▸ WRITTEN REQUEST:
Using the listing below, set down each line from the line containing "skin, panels, gusset, filling" through the line containing "obj.parent = empty", both ends included, exactly and with nothing added.

:::

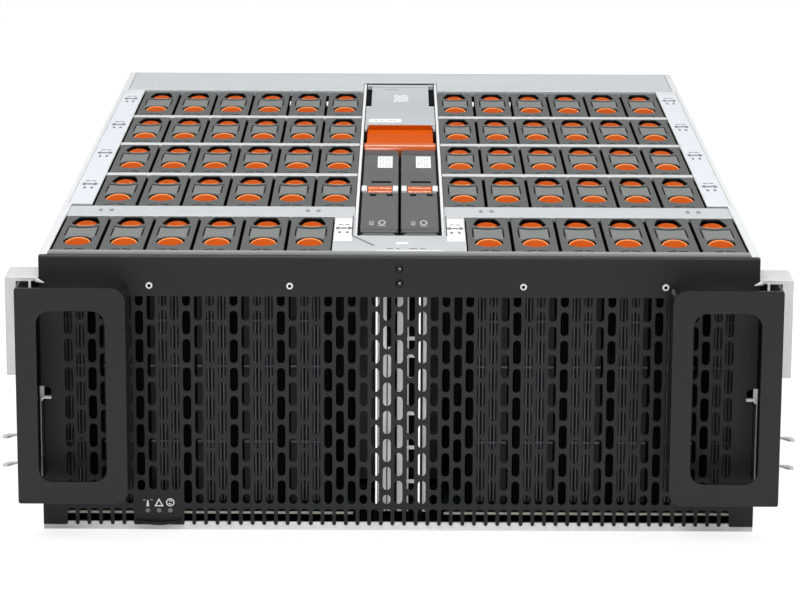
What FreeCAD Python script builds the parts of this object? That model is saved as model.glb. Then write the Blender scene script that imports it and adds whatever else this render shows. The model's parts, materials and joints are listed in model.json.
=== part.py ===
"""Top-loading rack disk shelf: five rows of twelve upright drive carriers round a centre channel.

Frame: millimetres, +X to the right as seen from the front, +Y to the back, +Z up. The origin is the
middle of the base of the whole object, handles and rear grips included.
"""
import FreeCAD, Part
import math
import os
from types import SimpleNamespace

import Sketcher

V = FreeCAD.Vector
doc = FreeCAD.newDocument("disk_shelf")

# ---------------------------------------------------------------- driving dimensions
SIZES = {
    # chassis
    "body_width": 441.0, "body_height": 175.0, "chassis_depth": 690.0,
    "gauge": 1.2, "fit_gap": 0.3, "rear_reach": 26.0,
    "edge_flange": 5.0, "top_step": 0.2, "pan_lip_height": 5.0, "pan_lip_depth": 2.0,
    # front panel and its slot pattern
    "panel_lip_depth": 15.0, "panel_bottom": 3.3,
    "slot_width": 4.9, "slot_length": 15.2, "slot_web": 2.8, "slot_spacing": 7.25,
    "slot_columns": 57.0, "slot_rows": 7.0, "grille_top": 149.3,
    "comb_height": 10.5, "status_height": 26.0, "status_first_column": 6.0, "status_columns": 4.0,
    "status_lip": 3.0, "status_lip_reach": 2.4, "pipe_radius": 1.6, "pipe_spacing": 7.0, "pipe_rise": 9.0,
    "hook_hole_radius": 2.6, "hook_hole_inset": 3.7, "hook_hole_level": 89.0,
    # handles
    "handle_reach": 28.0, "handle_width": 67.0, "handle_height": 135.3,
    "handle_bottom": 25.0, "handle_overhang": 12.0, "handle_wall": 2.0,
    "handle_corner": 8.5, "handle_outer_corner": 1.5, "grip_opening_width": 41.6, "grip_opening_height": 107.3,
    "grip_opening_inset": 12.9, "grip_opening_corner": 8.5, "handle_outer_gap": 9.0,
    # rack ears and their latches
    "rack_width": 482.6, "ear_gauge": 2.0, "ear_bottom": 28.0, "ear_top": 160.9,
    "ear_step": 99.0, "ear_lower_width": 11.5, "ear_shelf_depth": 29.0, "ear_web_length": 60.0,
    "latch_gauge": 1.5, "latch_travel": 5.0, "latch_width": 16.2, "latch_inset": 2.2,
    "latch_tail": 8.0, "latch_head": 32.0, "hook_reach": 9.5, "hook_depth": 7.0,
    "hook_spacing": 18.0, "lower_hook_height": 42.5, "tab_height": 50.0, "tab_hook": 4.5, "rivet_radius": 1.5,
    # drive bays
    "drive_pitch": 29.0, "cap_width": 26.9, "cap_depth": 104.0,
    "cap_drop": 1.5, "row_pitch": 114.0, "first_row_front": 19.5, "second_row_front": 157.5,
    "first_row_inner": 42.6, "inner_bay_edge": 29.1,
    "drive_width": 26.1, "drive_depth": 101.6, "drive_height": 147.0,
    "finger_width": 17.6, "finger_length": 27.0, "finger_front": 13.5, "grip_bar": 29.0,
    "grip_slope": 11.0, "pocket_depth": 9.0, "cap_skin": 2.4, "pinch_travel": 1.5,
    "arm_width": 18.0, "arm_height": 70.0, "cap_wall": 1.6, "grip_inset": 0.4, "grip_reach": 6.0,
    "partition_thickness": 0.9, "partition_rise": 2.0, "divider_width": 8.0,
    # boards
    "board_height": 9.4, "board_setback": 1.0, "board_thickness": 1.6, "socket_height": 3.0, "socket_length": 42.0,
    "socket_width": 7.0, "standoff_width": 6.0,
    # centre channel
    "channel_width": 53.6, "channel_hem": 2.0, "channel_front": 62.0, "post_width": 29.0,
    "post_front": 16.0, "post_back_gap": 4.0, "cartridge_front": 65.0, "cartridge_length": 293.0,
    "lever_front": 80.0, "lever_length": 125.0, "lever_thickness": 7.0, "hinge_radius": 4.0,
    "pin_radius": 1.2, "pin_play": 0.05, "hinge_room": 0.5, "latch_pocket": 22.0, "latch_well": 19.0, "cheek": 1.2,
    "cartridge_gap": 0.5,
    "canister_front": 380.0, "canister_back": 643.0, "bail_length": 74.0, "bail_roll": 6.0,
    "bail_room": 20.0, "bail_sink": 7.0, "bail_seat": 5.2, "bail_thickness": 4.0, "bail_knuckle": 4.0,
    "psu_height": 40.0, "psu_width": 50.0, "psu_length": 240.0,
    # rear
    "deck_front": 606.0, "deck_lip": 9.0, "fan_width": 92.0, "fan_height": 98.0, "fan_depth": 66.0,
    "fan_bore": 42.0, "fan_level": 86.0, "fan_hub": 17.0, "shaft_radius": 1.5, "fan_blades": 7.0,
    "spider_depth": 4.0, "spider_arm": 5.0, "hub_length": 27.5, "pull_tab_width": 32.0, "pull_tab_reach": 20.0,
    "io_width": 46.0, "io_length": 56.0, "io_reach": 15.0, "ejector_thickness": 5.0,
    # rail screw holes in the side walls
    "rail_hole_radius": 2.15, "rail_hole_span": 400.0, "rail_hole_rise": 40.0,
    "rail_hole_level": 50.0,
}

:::

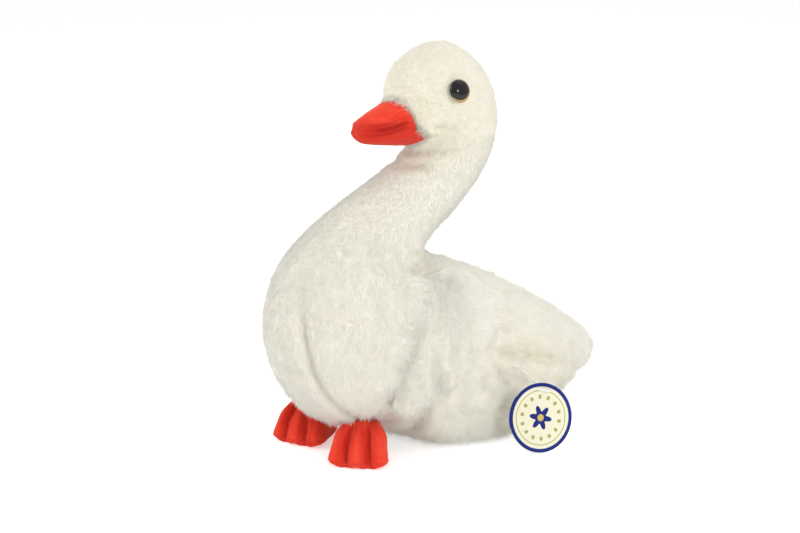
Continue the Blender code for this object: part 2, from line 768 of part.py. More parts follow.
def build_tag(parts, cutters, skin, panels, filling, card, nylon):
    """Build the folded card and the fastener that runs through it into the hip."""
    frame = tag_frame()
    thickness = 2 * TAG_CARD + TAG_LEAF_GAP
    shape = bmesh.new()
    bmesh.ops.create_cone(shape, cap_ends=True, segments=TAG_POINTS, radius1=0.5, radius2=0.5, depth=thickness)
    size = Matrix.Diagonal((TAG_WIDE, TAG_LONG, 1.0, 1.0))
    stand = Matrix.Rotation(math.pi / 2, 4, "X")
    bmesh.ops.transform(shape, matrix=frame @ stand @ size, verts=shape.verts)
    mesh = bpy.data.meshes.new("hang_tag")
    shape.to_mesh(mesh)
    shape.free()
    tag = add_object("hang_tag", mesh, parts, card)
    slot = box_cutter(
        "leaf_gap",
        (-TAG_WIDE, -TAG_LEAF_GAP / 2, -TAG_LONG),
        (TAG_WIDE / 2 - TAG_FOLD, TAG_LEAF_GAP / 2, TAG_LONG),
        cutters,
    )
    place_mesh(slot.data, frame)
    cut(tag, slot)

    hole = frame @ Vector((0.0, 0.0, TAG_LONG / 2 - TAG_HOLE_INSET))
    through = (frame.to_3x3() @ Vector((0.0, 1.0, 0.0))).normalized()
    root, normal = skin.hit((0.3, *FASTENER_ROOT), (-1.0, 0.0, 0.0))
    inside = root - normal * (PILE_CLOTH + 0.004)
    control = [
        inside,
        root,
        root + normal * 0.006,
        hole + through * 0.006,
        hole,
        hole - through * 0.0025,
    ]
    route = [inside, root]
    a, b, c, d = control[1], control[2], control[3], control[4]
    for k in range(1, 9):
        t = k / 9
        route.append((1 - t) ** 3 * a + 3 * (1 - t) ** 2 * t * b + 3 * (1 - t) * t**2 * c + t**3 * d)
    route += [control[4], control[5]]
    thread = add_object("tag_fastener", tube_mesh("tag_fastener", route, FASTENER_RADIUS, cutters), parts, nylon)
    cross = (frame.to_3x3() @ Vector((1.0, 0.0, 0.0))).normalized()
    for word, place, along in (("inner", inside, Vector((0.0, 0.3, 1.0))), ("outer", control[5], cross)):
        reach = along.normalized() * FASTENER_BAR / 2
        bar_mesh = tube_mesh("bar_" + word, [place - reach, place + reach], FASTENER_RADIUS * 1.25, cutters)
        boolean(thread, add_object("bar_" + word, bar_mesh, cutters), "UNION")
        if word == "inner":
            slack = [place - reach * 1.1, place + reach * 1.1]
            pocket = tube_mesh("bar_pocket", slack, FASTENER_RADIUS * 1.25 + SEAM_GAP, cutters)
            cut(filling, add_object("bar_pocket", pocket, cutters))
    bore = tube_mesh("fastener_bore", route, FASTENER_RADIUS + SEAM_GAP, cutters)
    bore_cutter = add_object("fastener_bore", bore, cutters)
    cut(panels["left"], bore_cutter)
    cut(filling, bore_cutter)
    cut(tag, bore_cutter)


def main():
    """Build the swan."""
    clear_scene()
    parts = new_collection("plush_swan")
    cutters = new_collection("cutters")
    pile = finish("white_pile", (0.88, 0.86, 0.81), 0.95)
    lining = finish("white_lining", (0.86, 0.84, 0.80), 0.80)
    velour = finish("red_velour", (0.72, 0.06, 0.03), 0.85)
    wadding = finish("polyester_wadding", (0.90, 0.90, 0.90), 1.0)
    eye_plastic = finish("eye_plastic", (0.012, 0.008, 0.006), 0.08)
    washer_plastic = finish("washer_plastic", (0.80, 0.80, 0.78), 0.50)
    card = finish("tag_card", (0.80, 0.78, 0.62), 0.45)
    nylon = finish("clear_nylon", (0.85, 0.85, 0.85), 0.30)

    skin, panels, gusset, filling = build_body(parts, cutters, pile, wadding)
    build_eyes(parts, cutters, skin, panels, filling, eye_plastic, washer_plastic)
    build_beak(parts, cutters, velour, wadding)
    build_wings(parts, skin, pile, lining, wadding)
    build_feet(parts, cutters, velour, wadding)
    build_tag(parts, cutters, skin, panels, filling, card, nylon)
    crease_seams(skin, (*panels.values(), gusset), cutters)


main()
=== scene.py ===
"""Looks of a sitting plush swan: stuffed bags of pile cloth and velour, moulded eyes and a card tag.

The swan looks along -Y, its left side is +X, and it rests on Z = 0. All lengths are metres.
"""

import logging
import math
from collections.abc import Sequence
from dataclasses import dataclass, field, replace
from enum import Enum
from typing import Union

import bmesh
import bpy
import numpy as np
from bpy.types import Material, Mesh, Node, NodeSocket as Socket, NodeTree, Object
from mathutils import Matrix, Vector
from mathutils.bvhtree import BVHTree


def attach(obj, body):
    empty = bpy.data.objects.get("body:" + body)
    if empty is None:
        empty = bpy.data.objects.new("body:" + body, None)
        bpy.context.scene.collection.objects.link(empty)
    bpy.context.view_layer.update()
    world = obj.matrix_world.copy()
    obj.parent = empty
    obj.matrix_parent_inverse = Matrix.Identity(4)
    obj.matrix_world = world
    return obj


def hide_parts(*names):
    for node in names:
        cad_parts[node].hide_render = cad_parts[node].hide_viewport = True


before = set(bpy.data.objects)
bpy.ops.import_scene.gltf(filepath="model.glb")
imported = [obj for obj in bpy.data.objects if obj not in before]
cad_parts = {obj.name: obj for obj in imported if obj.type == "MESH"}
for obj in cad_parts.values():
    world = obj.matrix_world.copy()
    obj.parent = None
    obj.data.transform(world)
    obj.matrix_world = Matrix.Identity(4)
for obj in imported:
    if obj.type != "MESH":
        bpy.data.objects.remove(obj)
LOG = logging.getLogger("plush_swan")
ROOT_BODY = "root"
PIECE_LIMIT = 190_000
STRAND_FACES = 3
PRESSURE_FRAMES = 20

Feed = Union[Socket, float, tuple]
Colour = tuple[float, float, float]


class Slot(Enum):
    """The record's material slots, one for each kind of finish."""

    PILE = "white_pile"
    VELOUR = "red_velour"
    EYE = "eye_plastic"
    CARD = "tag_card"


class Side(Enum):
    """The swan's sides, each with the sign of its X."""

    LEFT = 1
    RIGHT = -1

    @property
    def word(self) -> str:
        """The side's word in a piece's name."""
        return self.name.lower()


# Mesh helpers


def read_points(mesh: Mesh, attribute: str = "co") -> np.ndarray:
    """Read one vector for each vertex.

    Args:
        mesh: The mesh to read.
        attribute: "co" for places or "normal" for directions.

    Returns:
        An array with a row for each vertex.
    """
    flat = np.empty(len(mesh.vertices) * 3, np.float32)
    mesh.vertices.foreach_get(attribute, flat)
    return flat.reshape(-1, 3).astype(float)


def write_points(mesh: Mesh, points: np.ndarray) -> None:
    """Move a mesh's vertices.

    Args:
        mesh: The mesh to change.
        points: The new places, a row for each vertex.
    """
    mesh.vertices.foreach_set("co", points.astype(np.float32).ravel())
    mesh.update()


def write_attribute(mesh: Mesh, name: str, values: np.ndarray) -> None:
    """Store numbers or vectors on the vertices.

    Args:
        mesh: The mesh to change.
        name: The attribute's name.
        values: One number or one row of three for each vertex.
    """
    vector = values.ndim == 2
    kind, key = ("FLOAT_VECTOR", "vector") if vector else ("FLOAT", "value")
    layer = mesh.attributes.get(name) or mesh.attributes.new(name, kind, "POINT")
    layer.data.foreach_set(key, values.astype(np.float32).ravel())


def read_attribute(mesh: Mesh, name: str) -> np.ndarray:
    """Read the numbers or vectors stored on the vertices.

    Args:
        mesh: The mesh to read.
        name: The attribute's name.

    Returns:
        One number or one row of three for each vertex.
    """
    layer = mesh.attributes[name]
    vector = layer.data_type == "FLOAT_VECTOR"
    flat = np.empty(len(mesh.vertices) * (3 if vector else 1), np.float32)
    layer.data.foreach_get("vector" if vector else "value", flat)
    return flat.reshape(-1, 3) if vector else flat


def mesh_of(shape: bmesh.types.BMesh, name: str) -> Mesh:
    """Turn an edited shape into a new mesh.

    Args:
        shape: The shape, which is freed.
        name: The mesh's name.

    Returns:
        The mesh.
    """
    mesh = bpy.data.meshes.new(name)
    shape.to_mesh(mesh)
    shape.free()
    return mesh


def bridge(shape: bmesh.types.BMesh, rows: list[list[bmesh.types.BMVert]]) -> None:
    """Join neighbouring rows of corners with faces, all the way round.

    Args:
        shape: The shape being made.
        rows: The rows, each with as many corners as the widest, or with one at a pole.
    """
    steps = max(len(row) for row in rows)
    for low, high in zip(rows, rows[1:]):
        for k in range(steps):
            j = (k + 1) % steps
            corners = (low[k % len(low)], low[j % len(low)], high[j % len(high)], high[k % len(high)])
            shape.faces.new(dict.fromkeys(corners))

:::

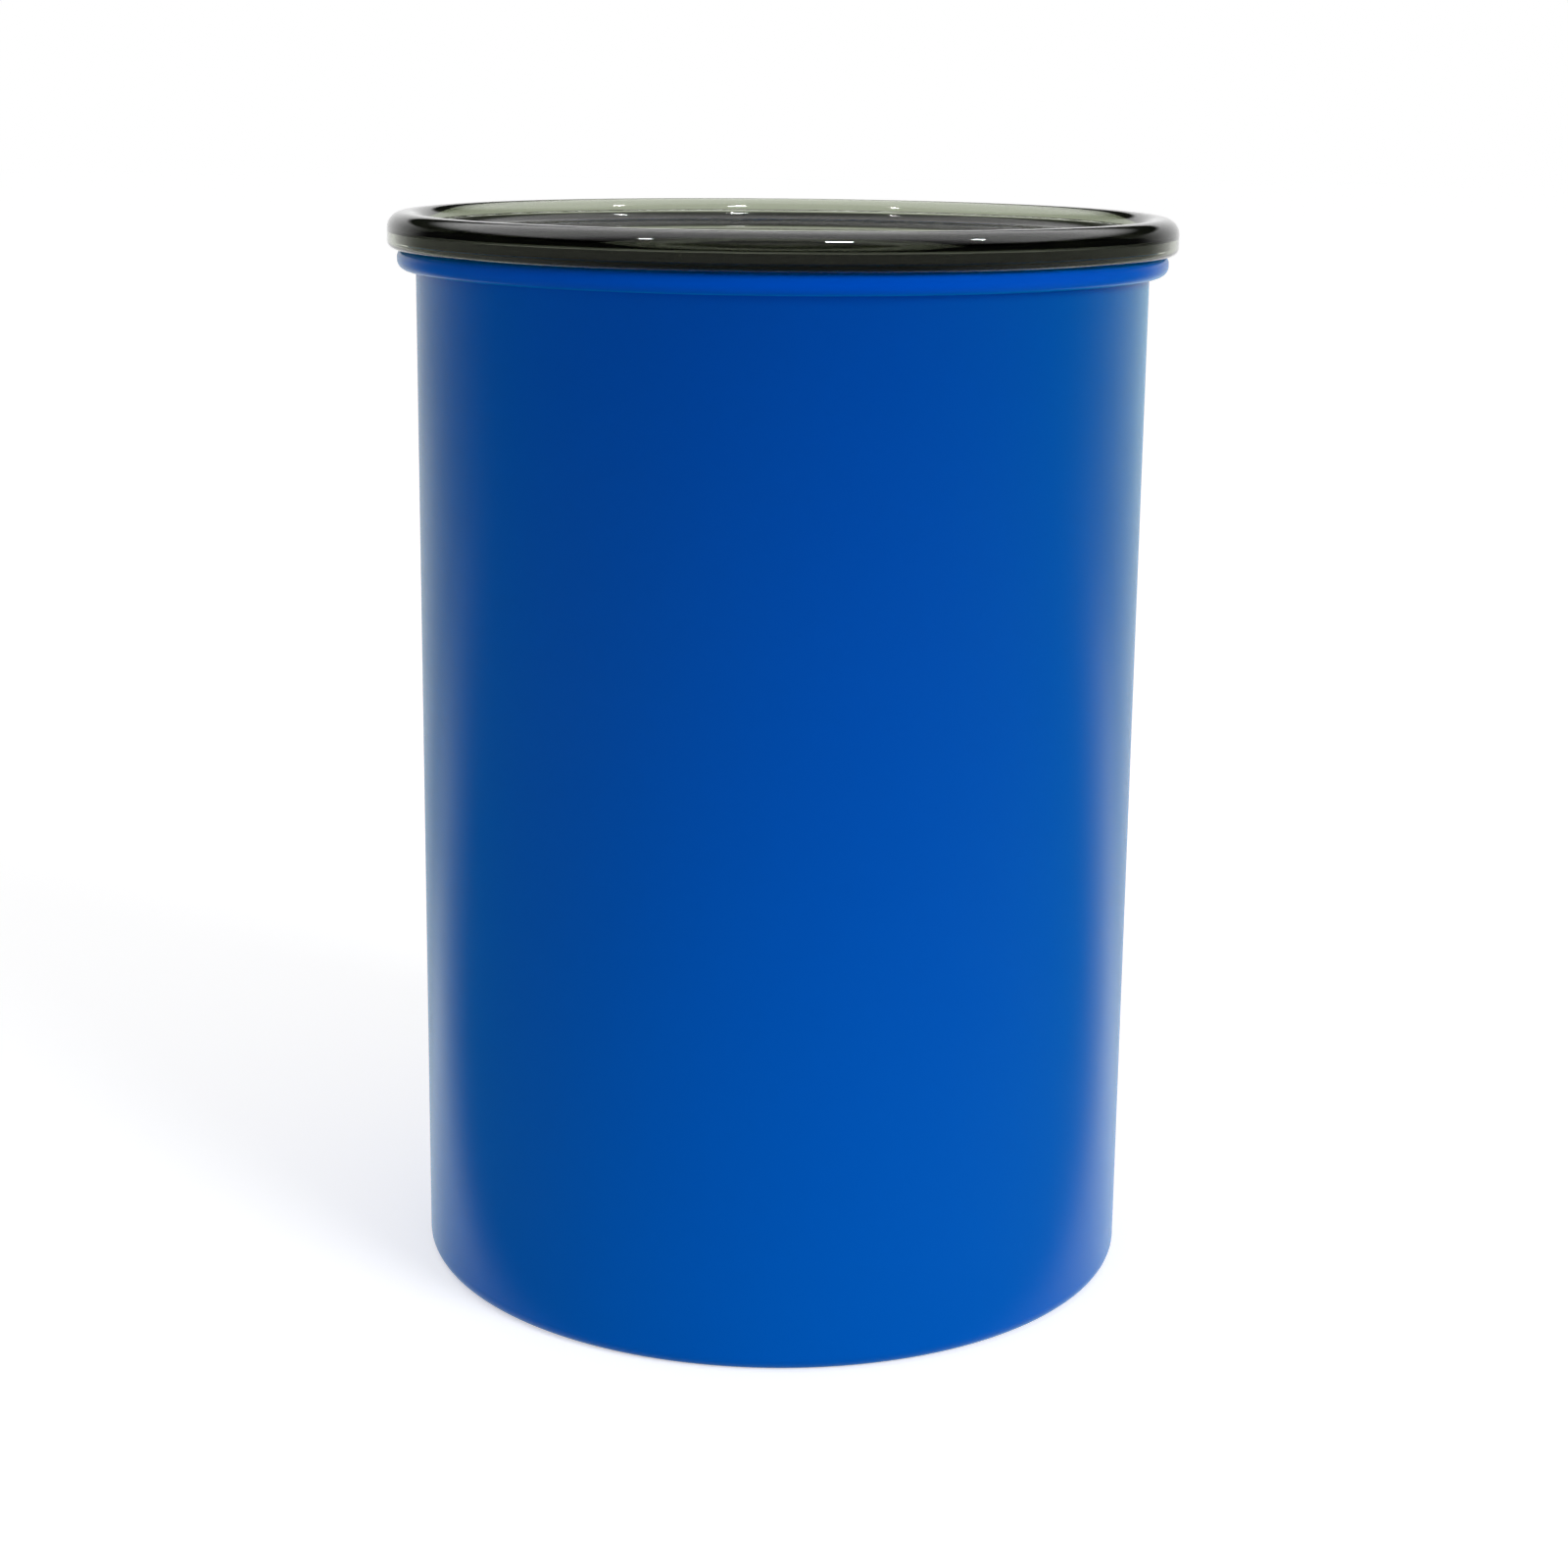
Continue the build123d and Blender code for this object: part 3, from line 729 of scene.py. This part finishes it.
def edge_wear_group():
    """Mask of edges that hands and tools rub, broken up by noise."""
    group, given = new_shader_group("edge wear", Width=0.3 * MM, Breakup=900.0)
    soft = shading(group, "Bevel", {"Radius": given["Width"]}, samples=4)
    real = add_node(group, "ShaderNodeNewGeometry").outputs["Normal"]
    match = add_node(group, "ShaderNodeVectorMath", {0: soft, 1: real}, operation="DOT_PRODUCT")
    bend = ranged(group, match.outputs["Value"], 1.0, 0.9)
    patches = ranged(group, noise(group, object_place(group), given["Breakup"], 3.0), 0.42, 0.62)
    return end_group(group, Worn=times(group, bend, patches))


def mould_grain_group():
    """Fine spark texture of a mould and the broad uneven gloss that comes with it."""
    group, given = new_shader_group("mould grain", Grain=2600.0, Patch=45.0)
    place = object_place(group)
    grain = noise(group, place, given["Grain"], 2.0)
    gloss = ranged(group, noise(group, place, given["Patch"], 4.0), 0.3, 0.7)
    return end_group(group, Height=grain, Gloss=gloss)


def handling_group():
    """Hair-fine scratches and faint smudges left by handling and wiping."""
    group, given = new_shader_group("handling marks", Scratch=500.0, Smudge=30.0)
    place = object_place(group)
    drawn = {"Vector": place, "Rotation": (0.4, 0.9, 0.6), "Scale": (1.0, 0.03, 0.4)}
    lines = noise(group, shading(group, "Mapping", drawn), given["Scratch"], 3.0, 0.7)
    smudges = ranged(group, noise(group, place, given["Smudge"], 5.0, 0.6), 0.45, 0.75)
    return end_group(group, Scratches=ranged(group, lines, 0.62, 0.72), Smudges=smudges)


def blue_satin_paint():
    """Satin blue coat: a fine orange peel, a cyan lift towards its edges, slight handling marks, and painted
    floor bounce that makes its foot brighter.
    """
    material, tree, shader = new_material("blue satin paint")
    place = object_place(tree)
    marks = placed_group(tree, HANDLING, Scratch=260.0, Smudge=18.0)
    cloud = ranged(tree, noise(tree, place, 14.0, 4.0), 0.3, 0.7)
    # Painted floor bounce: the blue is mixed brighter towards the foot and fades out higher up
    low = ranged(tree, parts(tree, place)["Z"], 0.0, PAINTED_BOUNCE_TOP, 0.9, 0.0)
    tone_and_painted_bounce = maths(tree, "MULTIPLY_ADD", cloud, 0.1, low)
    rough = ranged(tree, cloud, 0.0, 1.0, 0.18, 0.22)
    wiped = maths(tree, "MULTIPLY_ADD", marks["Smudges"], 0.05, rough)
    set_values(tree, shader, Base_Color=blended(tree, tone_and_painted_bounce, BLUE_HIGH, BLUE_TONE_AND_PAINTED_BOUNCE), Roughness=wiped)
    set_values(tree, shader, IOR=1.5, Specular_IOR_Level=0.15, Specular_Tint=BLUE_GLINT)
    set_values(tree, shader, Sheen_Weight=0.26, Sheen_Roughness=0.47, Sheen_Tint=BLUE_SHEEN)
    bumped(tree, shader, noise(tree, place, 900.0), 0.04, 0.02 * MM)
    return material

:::

▸ RESPONSE TO THE EXERCISE:
    skin, panels, gusset, filling = build_body(parts, cutters, pile, wadding)
    build_eyes(parts, cutters, skin, panels, filling, eye_plastic, washer_plastic)
    build_beak(parts, cutters, velour, wadding)
    build_wings(parts, skin, pile, lining, wadding)
    build_feet(parts, cutters, velour, wadding)
    build_tag(parts, cutters, skin, panels, filling, card, nylon)
    crease_seams(skin, (*panels.values(), gusset), cutters)


main()
=== scene.py ===
"""Looks of a sitting plush swan: stuffed bags of pile cloth and velour, moulded eyes and a card tag.

The swan looks along -Y, its left side is +X, and it rests on Z = 0. All lengths are metres.
"""

import logging
import math
from collections.abc import Sequence
from dataclasses import dataclass, field, replace
from enum import Enum
from typing import Union

import bmesh
import bpy
import numpy as np
from bpy.types import Material, Mesh, Node, NodeSocket as Socket, NodeTree, Object
from mathutils import Matrix, Vector
from mathutils.bvhtree import BVHTree


def attach(obj, body):
    empty = bpy.data.objects.get("body:" + body)
    if empty is None:
        empty = bpy.data.objects.new("body:" + body, None)
        bpy.context.scene.collection.objects.link(empty)
    bpy.context.view_layer.update()
    world = obj.matrix_world.copy()
    obj.parent = empty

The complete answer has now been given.